Far Cry 6 gameplay was finally unveiled to the world just before the weekend. Our own Lara Jackson was able to preview the game, which she says is ruthless, relentless, and ridiculous.
We know that the story of Far Cry 6 is set on the fictional Caribbean island of Yara. It’s ruled over by Antón Castillo, played by Giancarlo Esposito. Castillo is a ruthless, fascist dictator set on empowering his country to operate independently. The story will revolve around the player taking part in a freedom fighter revolution looking to overthrow the dictatorship.
Far Cry 6 narrative director Navid Khavari acknowledges that the story of Far Cry 6 deals with political themes.
“Our story is political,” Khavari begins bluntly. “A story about a modern revolution must be. There are hard, relevant discussions in Far Cry 6 about the conditions that lead to the rise of fascism in a nation, the costs of imperialism, forced labour, the need for free-and-fair elections, LGBTQ+ rights, and more within the context of Yara, a fictional island in the Caribbean.”
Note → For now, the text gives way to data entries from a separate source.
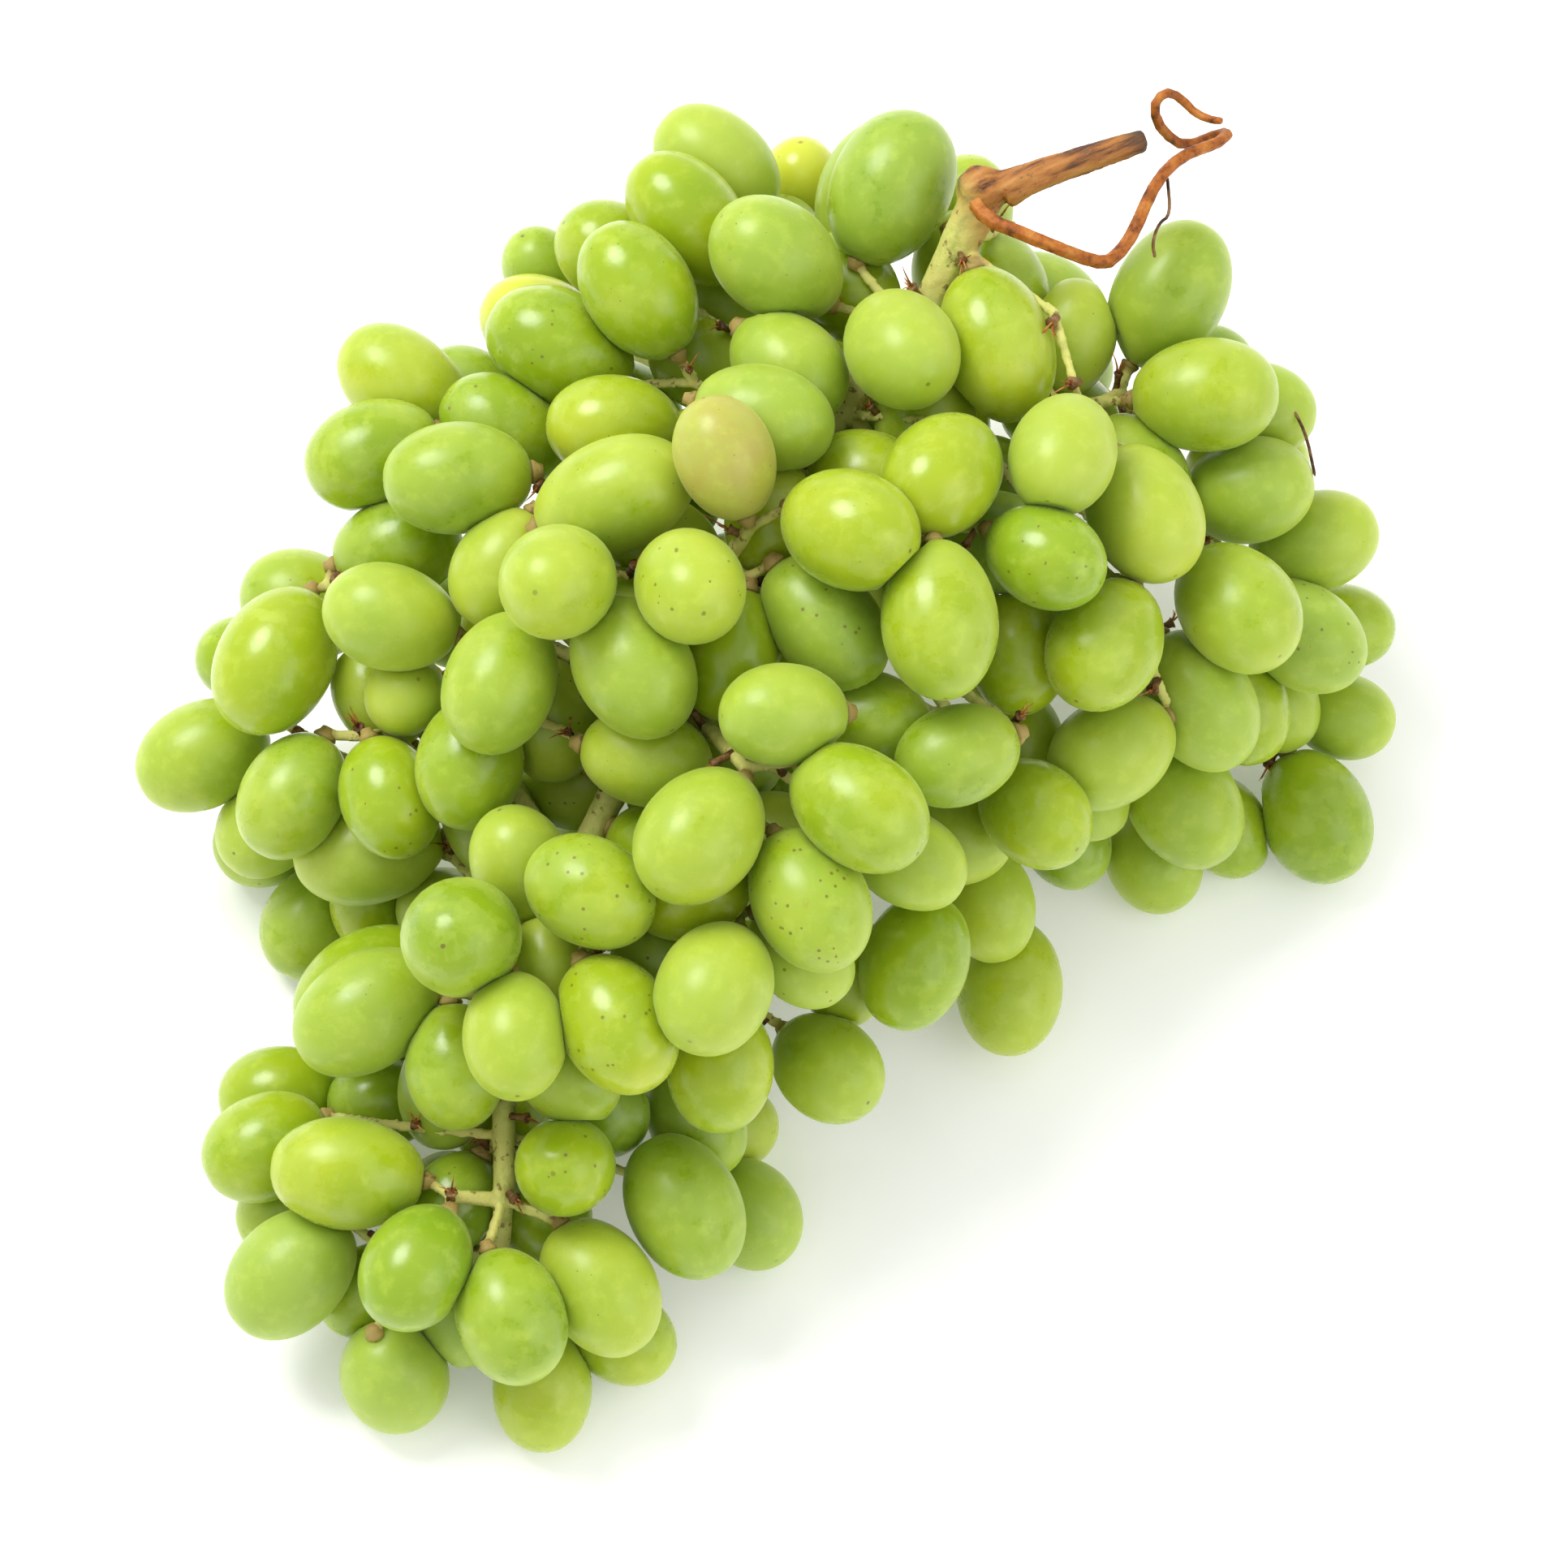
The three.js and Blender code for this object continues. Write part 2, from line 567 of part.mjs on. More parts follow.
// Each berry's stem runs to the main stem, or to the first other stem it meets on the way.
const knots = mainStem.slice(3).map(({ point, radius }) => ({ point, parent: null, load: 0, fixed: true, radius }));
const taken = new Map();
const order = berries
  .map((berry) => {
    const root = berry.centre.clone().addScaledVector(berry.axis, -berry.half);
    const door = root.clone().addScaledVector(berry.axis, -2.2);
    const cost = (cell) => effort[cell] + placeOf(cell).distanceTo(door) * 5;
    const start = cellsWithin(door, 4).reduce((best, cell) => (cost(cell) < cost(best) ? cell : best));
    return { berry, root, start };
  })
  .sort((a, b) => effort[a.start] - effort[b.start]);
for (const { berry, root, start } of order) {
  if (!Number.isFinite(effort[start]) || !berry.laid) continue;
  const trail = [];
  let cell = start;
  let parent = null;
  while (parent === null) {
    const neighbour = joins.find(({ to }) => taken.has(cell + to));
    if (taken.has(cell)) parent = taken.get(cell);
    else if (neighbour) parent = taken.get(cell + neighbour.to);
    else if (towards[cell] <= -2) parent = knots[-2 - towards[cell]];
    else {
      trail.push(cell);
      cell = towards[cell];
    }
  }
  for (const stop of trail.reverse()) {
    const knot = { point: placeOf(stop), parent, load: 0, fixed: false };
    knots.push(knot);
    taken.set(stop, knot);
    parent = knot;
  }
  const tip = root.clone().addScaledVector(berry.axis, -GAP - 0.1);
  const end = { point: tip, parent, load: 0, fixed: true };
  knots.push(end);
  for (let knot = end; knot; knot = knot.parent) knot.load += 1;
}

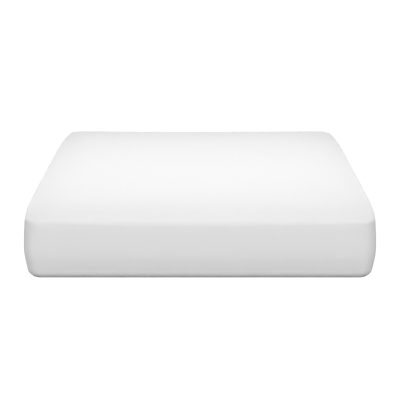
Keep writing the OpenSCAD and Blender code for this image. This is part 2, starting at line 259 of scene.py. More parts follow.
def block(s, low, high, cell, rings=(), heights=(), across=()):
    """A block of the mattress's plan with rounded corners, ringed on top and cut into cells."""
    bm = bmesh.new()
    bmesh.ops.create_cube(bm, size=1)
    bmesh.ops.scale(bm, vec=(WIDTH, LENGTH, high - low), verts=bm.verts)
    bmesh.ops.translate(bm, vec=(0, 0, (low + high) / 2), verts=bm.verts)
    upright = [e for e in bm.edges if abs(e.verts[0].co.z - e.verts[1].co.z) > 1e-6]
    bmesh.ops.bevel(
        bm, geom=upright, offset=s.corner, segments=8, profile=0.5, affect="EDGES", material=-1
    )
    bm.normal_update()
    for side in (-1, 1):
        middle = [f for f in bm.faces if f.normal.z * side > 0.9]
        for width in rings:
            bmesh.ops.inset_region(bm, faces=middle, thickness=width, use_even_offset=True)
    for axis, half in ((0, WIDTH / 2), (1, LENGTH / 2)):
        straight = half - s.corner
        count = max(1, round(2 * straight / cell))
        own = across if axis == 0 else ()
        for at in own:
            cut(bm, at, axis)
        for i in range(count + 1):
            at = straight * (2 * i / count - 1)
            # A cell's line gives way to a line asked for that lies close to it
            if all(abs(at - other) > 0.4 * cell for other in own):
                cut(bm, at, axis)
    for at in heights:
        cut(bm, at, 2)
    bm.normal_update()
    return bm


def round_plan(x, y, s, side):
    """Distance round the plan from the middle of the foot end, positive towards +X."""
    straight_x, straight_y = WIDTH / 2 - s.corner, LENGTH / 2 - s.corner
    quarter = s.corner * math.pi / 2
    cx = min(max(x, -straight_x), straight_x)
    cy = min(max(y, -straight_y), straight_y)
    if y < -straight_y:
        return cx + s.corner * math.atan2(x - cx, cy - y)
    if y > straight_y:
        turned = s.corner * math.atan2(abs(x - cx), y - cy) if abs(x) > straight_x else 0
        return side * (straight_x + 2 * quarter + 2 * straight_y - turned + straight_x - side * cx)
    return side * (straight_x + quarter + y + straight_y)


def move_points(bm, moved):
    """Puts every point of a mesh where an array says."""
    for v, co in zip(bm.verts, moved):
        v.co = co


def points_of(bm):
    """Every point of a mesh, as an array."""
    return np.array([v.co for v in bm.verts], float)


# ---- Pieces ----


def make_piece(bm, name, finish, stands_for=(), body=BODY, smooth=True):
    """Turns a finished bmesh into a piece that rides on a body."""
    mesh = bpy.data.meshes.new(name)
    if smooth:
        for face in bm.faces:
            face.smooth = True
    bm.to_mesh(mesh)
    bm.free()
    piece = bpy.data.objects.new(name, mesh)
    bpy.context.scene.collection.objects.link(piece)
    mesh.materials.clear()
    mesh.materials.append(finish)
    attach(piece, body)
    if stands_for:
        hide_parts(*stands_for)
    return piece


def applied(piece):
    """Replaces a piece's mesh with what its modifiers make of it."""
    bpy.context.view_layer.update()
    shown = piece.evaluated_get(bpy.context.evaluated_depsgraph_get())
    mesh = bpy.data.meshes.new_from_object(shown)
    old = piece.data
    piece.modifiers.clear()
    piece.data = mesh
    mesh.name = piece.name
    bpy.data.meshes.remove(old)
    return piece


def zip_box(node):
    """A CAD node's lowest and highest corners in the zip's own frame."""
    back = ZIP_FRAME.inverted()
    co = np.array([back @ v.co for v in frame["nodes"][node].data.vertices], float)
    return Vector(co.min(0)), Vector(co.max(0))


def bar(low, high, edge=0.0, segments=2):
    """A bar between two corners, with its edges rounded."""
    low, high = Vector(low), Vector(high)
    bm = bmesh.new()
    bmesh.ops.create_cube(bm, size=1)
    bmesh.ops.scale(bm, vec=high - low, verts=bm.verts)
    bmesh.ops.translate(bm, vec=(low + high) / 2, verts=bm.verts)
    if edge:
        bmesh.ops.bevel(
            bm, geom=bm.edges[:], offset=edge, segments=segments, profile=0.5, affect="EDGES", material=-1
        )
    return bm


def joined(*parts):
    """Several bmeshes as one."""
    whole = bmesh.new()
    for part in parts:
        mesh = bpy.data.meshes.new("part")
        part.to_mesh(mesh)
        part.free()
        whole.from_mesh(mesh)
        bpy.data.meshes.remove(mesh)
    return whole


def row_of(bm, count, pitch):
    """Repeats a bmesh count times along x, by doubling it."""
    made = 1
    while made < count:
        more = min(made, count - made)
        unit = len(bm.verts) // made
        bm.verts.ensure_lookup_table()
        verts = bm.verts[:unit * more]
        faces = {f for v in verts for f in v.link_faces}
        edges = {e for v in verts for e in v.link_edges}
        order = sorted(faces, key=lambda f: f.index)
        new = bmesh.ops.duplicate(bm, geom=verts + sorted(edges, key=lambda e: e.index) + order)
        moved = [g for g in new["geom"] if isinstance(g, bmesh.types.BMVert)]
        bmesh.ops.translate(bm, vec=(made * pitch, 0, 0), verts=moved)
        bm.verts.index_update()
        bm.edges.index_update()
        bm.faces.index_update()
        made += more
    return bm


def thread_stitch(long, wide, tall):
    """One lock stitch: a short tube that dips into the cloth at both ends."""
    bm = bmesh.new()
    bmesh.ops.create_cone(
        bm, cap_ends=True, segments=6, radius1=0.5, radius2=0.5, depth=1,
        matrix=Matrix.Rotation(math.pi / 2, 4, "Y"),
    )
    for at in (-0.3, 0.0, 0.3):
        cut(bm, at, 0)
    for v in bm.verts:
        dip = (2 * v.co.x) ** 2
        v.co = Vector((v.co.x * long, v.co.y * wide * (1 - 0.35 * dip), v.co.z * tall - 0.8 * tall * dip))
    return bm


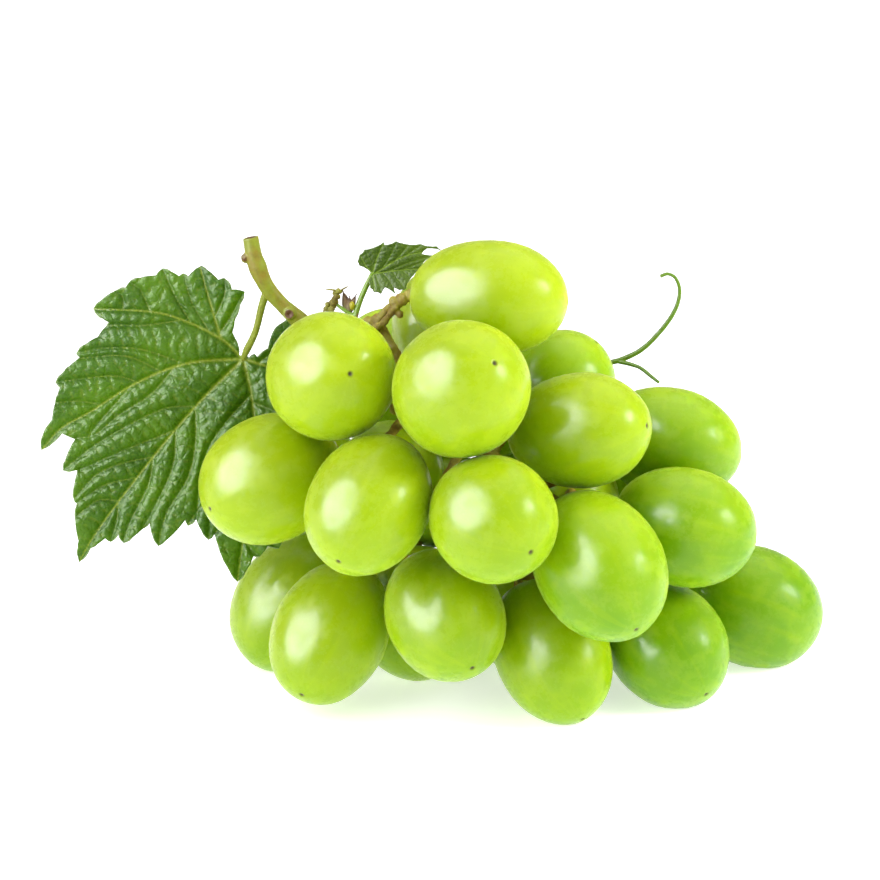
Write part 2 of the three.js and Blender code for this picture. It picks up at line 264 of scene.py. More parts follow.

Despite the setting sharing similarities with the political state of Cuba, Khavari insists that Far Cry 6 does not comment explicitly: “
“if anyone is seeking a simplified, binary political statement specifically on the current political climate in Cuba, they won’t find it. I am from a family that has endured the consequences of revolution… I can only speak for myself, but it is a complex subject that should never be boiled down to one quote.”
Ubisoft has avoided political discussions in the past
Ubisoft acknowledging that its games deal with politics is a surprising u-turn from its stance in the past. In particular, the publisher told Polygon that The Division 2 “definitely [wasn’t] making any political statements” [via The Verge]. That’s the game about the US Government fighting to regain control of the US capital in a global pandemic. Sure hit’s different in 2021, huh?
It’s refreshing to see a publisher acknowledge that its game deals with nuanced subjects rather than tip-toe around the conversation. Khavari contextualises Far Cry 6 by saying: “What players will find is a story that’s point-of-view attempts to capture the political complexity of a modern, present-day revolution within a fictional context.
“My only hope is that we are willing to let the story speak for itself first before forming hard opinions on its political reflections.”
Ubisoft is not the only game developer to realise that, often, narrative subjects are inseparable from politics. The developers of Six Days In Fallujah recently issued a statement about the politics that its game touches upon.
Far Cry 6 will release later this year on October 7th.